##### Material provided

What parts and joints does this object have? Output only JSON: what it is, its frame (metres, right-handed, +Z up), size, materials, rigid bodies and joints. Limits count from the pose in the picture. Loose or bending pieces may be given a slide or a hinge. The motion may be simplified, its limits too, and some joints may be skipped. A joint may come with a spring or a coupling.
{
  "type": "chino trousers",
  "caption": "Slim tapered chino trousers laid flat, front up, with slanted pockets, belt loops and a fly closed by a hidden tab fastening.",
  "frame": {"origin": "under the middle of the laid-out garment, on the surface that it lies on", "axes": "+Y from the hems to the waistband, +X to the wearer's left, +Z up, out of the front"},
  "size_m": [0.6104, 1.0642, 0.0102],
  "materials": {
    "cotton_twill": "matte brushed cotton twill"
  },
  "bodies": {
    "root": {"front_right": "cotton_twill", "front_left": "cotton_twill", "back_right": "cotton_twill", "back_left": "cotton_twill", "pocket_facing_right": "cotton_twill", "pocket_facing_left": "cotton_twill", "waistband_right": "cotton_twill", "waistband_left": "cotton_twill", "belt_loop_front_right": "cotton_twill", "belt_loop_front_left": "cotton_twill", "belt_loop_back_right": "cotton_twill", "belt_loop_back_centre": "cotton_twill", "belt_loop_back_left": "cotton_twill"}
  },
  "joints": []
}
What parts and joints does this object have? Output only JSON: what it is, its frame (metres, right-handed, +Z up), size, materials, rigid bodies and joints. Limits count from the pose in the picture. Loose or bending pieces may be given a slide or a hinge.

##########

Retype each record exactly, leaving nothing out.

What parts and joints does this object have? Output only JSON: what it is, its frame (metres, right-handed, +Z up), size, materials, rigid bodies and joints. Limits count from the pose in the picture. Loose or bending pieces may be given a slide or a hinge. The motion may be simplified, its limits too, and some joints may be skipped. A joint may come with a spring or a coupling.
{
  "type": "chino trousers",
  "caption": "Slim tapered chino trousers laid flat, front up, with slanted pockets, belt loops and a fly closed by a hidden tab fastening.",
  "frame": {"origin": "under the middle of the laid-out garment, on the surface that it lies on", "axes": "+Y from the hems to the waistband, +X to the wearer's left, +Z up, out of the front"},
  "size_m": [0.6104, 1.0642, 0.0102],
  "materials": {
    "cotton_twill": "matte brushed cotton twill"
  },
  "bodies": {
    "root": {"front_right": "cotton_twill", "front_left": "cotton_twill", "back_right": "cotton_twill", "back_left": "cotton_twill", "pocket_facing_right": "cotton_twill", "pocket_facing_left": "cotton_twill", "waistband_right": "cotton_twill", "waistband_left": "cotton_twill", "belt_loop_front_right": "cotton_twill", "belt_loop_front_left": "cotton_twill", "belt_loop_back_right": "cotton_twill", "belt_loop_back_centre": "cotton_twill", "belt_loop_back_left": "cotton_twill"}
  },
  "joints": []
}
What parts and joints does this object have? Output only JSON: what it is, its frame (metres, right-handed, +Z up), size, materials, rigid bodies and joints. Limits count from the pose in the picture. Loose or bending pieces may be given a slide or a hinge.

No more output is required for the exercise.